### Written problem
Only the lines from the one containing "Write the Blender" through the one containing "panel_core_inset = 0.104" are wanted. Give them again exactly, both ends included.

● ● ● ● ●

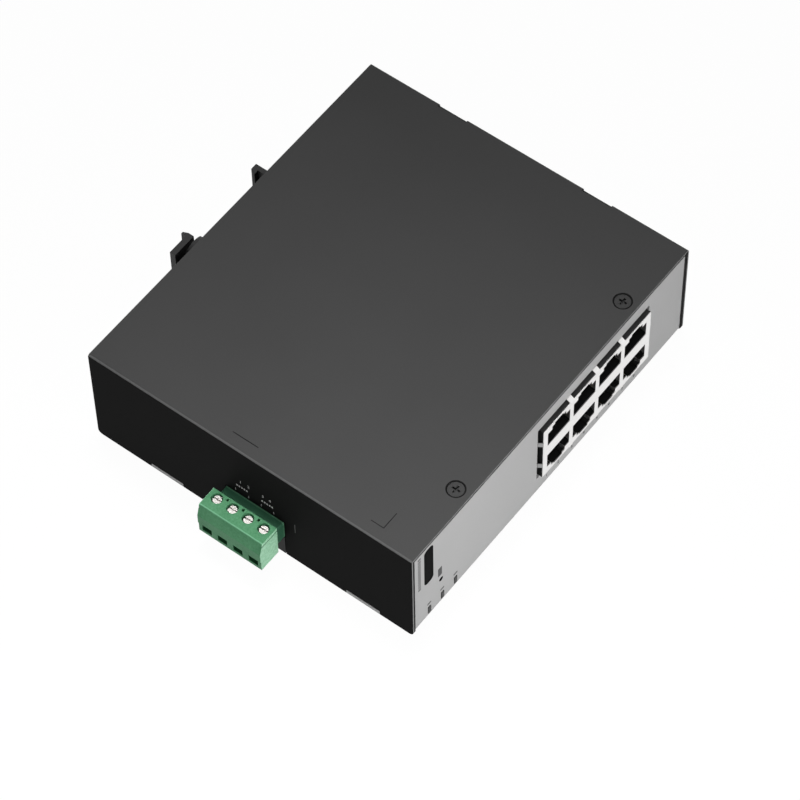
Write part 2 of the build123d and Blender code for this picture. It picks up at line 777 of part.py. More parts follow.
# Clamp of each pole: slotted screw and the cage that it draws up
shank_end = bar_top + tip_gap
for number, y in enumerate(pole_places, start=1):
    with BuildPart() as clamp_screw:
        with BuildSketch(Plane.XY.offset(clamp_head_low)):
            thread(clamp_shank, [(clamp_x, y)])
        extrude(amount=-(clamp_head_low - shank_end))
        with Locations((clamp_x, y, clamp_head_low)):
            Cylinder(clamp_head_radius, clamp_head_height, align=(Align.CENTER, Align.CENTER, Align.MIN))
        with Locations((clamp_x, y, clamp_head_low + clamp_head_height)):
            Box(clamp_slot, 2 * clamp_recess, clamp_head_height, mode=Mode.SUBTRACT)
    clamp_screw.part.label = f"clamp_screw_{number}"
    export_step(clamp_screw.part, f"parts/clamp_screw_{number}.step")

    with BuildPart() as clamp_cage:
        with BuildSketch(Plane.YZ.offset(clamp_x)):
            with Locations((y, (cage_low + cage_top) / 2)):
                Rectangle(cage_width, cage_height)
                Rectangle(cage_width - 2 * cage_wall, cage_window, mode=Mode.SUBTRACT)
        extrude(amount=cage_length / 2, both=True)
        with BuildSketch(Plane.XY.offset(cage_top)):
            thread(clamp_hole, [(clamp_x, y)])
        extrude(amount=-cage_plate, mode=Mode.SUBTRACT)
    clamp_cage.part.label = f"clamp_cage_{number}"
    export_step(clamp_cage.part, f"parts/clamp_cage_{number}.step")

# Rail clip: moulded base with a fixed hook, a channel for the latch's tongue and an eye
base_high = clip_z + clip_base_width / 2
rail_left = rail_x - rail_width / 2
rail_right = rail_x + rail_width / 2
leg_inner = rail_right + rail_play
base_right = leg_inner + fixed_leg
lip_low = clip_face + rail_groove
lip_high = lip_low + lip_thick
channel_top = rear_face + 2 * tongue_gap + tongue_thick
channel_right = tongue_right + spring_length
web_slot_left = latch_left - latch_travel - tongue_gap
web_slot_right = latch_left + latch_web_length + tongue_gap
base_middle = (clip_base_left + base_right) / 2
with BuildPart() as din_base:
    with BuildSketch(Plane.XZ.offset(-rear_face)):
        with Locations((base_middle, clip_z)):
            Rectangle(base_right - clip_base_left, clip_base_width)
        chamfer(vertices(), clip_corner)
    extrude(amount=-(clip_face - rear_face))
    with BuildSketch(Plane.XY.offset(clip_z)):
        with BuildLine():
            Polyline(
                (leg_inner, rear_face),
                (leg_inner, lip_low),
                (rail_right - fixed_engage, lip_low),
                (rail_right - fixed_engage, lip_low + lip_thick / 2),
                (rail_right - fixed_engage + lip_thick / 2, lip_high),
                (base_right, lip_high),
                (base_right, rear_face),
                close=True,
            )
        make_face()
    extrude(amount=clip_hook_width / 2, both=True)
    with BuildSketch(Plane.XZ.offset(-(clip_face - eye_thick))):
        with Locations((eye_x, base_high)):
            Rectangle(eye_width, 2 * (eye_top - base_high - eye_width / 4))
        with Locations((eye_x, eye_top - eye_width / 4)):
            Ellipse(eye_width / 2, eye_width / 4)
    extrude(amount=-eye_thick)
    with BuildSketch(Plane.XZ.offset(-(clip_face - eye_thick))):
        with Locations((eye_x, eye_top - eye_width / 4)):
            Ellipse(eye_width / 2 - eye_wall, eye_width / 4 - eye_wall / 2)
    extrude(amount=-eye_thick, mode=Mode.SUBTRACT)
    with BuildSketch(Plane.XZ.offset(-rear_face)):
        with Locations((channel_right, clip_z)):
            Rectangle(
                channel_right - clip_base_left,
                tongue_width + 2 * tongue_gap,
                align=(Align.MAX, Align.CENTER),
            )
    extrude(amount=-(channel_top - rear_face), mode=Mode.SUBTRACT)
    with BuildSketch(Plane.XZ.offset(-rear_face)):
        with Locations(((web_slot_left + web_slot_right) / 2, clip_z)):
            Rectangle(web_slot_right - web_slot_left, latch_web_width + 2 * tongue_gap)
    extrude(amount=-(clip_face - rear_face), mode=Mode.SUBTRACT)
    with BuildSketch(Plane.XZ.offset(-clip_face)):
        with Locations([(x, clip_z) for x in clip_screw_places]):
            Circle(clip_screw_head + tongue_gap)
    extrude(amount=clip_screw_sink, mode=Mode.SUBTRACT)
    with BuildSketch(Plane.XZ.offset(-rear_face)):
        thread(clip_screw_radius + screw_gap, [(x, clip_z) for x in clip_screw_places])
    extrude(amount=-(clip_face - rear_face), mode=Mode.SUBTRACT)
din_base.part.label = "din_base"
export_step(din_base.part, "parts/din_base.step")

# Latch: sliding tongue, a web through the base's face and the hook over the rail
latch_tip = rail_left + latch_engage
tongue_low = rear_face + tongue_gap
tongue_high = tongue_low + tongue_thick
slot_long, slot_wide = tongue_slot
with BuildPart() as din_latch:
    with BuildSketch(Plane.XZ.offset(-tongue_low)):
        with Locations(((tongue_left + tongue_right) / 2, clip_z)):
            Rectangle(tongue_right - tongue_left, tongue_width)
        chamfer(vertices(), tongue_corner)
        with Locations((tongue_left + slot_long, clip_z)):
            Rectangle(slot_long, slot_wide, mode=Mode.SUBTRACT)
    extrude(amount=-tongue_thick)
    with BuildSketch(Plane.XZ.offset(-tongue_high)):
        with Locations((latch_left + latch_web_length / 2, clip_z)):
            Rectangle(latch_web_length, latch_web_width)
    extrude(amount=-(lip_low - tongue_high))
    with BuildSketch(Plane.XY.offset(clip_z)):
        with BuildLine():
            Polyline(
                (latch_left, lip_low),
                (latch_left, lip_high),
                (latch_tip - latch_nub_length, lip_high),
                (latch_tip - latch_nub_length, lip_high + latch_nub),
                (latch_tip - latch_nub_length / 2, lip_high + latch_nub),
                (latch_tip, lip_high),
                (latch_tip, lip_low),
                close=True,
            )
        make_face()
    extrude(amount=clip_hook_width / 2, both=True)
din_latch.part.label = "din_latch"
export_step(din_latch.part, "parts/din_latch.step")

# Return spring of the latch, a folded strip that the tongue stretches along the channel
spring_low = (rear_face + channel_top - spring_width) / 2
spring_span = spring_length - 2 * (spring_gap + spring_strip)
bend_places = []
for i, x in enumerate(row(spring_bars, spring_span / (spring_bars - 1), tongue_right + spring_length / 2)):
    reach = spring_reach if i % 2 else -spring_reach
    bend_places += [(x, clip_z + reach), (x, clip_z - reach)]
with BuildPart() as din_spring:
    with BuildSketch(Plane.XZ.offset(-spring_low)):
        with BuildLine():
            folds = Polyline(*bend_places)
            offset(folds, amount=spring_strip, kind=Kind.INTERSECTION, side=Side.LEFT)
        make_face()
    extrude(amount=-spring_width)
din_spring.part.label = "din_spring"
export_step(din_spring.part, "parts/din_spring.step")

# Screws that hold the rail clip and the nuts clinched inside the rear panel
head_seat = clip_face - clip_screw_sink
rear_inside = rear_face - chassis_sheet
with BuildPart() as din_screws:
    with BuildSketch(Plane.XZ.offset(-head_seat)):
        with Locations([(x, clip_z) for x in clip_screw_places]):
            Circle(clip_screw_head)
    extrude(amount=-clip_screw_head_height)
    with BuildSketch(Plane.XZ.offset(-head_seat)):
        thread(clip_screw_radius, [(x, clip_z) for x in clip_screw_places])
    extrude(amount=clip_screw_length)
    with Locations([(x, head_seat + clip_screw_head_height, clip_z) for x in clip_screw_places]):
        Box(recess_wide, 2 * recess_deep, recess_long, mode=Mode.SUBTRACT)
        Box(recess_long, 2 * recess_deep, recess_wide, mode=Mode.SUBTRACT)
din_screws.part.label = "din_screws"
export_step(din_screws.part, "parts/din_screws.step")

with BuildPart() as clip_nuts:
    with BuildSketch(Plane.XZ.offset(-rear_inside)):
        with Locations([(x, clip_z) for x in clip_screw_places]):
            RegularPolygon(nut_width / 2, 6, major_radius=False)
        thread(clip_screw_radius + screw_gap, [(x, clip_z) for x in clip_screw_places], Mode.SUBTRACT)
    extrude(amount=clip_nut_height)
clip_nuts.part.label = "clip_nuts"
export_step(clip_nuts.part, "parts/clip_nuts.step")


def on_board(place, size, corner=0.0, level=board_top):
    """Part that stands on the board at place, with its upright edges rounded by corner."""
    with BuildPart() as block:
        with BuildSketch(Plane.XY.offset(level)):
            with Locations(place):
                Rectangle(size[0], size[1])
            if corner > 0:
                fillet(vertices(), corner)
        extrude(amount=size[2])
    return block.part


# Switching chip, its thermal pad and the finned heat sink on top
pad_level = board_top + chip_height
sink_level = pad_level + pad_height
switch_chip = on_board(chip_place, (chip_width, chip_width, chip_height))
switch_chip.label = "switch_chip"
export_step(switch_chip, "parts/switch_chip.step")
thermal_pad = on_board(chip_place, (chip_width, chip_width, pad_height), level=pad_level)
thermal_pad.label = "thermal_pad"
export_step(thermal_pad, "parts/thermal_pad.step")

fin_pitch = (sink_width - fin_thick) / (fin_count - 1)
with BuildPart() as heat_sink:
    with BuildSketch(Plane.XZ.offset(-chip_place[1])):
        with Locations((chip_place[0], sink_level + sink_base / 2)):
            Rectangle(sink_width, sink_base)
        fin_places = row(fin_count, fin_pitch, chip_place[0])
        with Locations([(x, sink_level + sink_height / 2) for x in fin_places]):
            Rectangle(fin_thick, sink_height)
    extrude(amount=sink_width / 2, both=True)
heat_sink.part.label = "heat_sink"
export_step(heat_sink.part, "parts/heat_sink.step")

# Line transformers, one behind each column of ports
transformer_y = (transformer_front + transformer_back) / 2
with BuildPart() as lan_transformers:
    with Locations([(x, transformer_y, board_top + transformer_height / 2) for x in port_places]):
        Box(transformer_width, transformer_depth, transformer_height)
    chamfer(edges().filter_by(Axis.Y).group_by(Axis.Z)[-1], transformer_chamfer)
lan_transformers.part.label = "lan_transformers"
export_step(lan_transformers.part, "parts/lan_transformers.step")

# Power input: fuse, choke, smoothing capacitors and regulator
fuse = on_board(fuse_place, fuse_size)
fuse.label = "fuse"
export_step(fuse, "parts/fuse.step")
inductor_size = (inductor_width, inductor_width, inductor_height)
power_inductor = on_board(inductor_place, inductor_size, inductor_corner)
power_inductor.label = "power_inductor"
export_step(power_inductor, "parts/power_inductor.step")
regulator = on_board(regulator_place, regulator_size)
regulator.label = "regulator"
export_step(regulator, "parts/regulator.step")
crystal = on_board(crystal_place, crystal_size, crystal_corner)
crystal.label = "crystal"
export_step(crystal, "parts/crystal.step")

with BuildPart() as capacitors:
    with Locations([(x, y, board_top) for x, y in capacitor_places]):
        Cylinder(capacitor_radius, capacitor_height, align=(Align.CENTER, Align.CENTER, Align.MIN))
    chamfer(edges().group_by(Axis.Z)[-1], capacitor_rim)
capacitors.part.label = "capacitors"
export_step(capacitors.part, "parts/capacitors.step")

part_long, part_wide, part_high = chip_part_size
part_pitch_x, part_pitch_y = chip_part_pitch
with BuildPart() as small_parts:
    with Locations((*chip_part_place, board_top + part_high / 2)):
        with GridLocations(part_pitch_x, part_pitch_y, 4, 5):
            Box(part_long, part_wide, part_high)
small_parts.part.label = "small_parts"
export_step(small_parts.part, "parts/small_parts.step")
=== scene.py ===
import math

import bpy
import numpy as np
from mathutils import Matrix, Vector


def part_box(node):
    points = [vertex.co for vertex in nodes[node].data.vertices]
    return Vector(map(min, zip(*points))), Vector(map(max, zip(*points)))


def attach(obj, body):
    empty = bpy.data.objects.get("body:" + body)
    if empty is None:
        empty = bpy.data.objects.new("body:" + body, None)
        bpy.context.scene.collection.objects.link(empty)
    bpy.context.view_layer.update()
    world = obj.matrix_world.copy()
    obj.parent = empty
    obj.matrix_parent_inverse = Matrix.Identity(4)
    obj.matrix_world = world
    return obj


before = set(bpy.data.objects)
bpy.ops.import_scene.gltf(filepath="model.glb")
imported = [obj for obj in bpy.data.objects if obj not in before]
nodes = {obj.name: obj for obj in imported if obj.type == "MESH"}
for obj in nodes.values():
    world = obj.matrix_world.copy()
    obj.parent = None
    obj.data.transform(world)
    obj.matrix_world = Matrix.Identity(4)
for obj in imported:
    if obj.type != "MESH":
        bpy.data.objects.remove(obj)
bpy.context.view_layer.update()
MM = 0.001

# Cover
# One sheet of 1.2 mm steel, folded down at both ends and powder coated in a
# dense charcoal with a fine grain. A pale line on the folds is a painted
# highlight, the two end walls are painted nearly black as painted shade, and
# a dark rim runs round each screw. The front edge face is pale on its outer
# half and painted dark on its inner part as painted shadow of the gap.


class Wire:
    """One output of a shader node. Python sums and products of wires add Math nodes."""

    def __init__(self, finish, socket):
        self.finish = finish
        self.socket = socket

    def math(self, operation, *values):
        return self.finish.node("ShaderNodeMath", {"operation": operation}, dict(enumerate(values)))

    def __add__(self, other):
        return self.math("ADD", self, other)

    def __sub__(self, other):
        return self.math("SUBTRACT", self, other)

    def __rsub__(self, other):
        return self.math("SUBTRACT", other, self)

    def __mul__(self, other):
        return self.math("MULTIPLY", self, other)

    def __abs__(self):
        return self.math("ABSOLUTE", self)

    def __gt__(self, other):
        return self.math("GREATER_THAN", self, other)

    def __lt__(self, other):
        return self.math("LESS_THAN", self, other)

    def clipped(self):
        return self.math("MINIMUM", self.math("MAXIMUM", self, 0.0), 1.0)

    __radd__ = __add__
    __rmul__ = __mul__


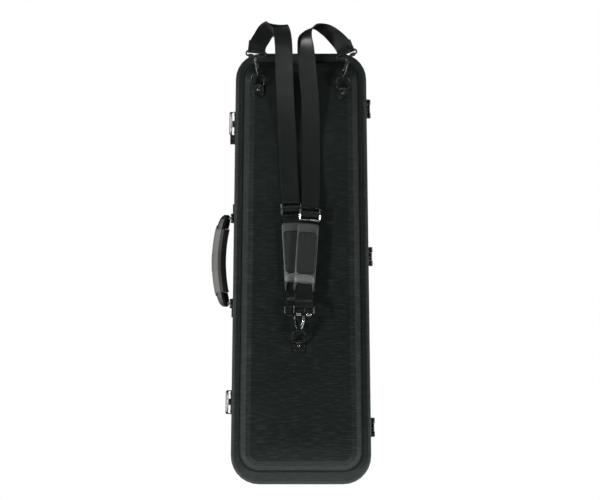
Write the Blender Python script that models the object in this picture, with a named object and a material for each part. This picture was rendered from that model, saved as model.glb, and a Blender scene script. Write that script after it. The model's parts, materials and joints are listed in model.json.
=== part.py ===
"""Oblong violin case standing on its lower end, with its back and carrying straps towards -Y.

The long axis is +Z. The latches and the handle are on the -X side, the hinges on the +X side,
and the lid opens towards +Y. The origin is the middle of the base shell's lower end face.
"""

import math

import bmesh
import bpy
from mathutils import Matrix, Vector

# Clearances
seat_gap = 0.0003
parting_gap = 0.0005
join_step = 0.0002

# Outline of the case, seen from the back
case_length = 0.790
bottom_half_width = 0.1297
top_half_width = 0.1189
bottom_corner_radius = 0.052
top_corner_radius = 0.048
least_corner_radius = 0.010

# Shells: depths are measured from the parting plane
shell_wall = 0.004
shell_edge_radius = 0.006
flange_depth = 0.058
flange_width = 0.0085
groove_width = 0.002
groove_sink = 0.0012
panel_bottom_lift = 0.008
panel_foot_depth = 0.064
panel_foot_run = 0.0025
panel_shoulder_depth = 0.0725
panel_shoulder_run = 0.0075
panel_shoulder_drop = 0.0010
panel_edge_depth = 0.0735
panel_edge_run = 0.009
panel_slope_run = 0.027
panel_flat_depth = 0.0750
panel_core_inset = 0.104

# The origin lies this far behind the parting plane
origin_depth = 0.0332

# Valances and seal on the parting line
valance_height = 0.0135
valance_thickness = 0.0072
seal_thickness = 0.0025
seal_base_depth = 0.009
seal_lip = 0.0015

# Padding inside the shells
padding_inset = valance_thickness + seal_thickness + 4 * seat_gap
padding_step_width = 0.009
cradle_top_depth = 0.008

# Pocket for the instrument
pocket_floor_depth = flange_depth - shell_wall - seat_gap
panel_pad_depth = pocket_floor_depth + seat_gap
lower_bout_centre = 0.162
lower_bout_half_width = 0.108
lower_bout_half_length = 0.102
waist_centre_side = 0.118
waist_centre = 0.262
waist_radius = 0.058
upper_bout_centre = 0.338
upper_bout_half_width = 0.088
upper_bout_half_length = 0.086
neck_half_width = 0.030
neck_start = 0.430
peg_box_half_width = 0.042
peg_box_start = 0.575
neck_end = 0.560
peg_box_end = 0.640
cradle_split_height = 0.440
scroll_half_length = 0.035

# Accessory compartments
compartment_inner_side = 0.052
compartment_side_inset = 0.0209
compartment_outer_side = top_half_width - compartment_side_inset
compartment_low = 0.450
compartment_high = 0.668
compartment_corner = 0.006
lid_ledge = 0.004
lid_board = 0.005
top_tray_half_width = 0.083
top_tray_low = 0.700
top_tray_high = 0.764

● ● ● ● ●

### Expected output
Write the Blender Python script that models the object in this picture, with a named object and a material for each part. This picture was rendered from that model, saved as model.glb, and a Blender scene script. Write that script after it. The model's parts, materials and joints are listed in model.json.
=== part.py ===
"""Oblong violin case standing on its lower end, with its back and carrying straps towards -Y.

The long axis is +Z. The latches and the handle are on the -X side, the hinges on the +X side,
and the lid opens towards +Y. The origin is the middle of the base shell's lower end face.
"""

import math

import bmesh
import bpy
from mathutils import Matrix, Vector

# Clearances
seat_gap = 0.0003
parting_gap = 0.0005
join_step = 0.0002

# Outline of the case, seen from the back
case_length = 0.790
bottom_half_width = 0.1297
top_half_width = 0.1189
bottom_corner_radius = 0.052
top_corner_radius = 0.048
least_corner_radius = 0.010

# Shells: depths are measured from the parting plane
shell_wall = 0.004
shell_edge_radius = 0.006
flange_depth = 0.058
flange_width = 0.0085
groove_width = 0.002
groove_sink = 0.0012
panel_bottom_lift = 0.008
panel_foot_depth = 0.064
panel_foot_run = 0.0025
panel_shoulder_depth = 0.0725
panel_shoulder_run = 0.0075
panel_shoulder_drop = 0.0010
panel_edge_depth = 0.0735
panel_edge_run = 0.009
panel_slope_run = 0.027
panel_flat_depth = 0.0750
panel_core_inset = 0.104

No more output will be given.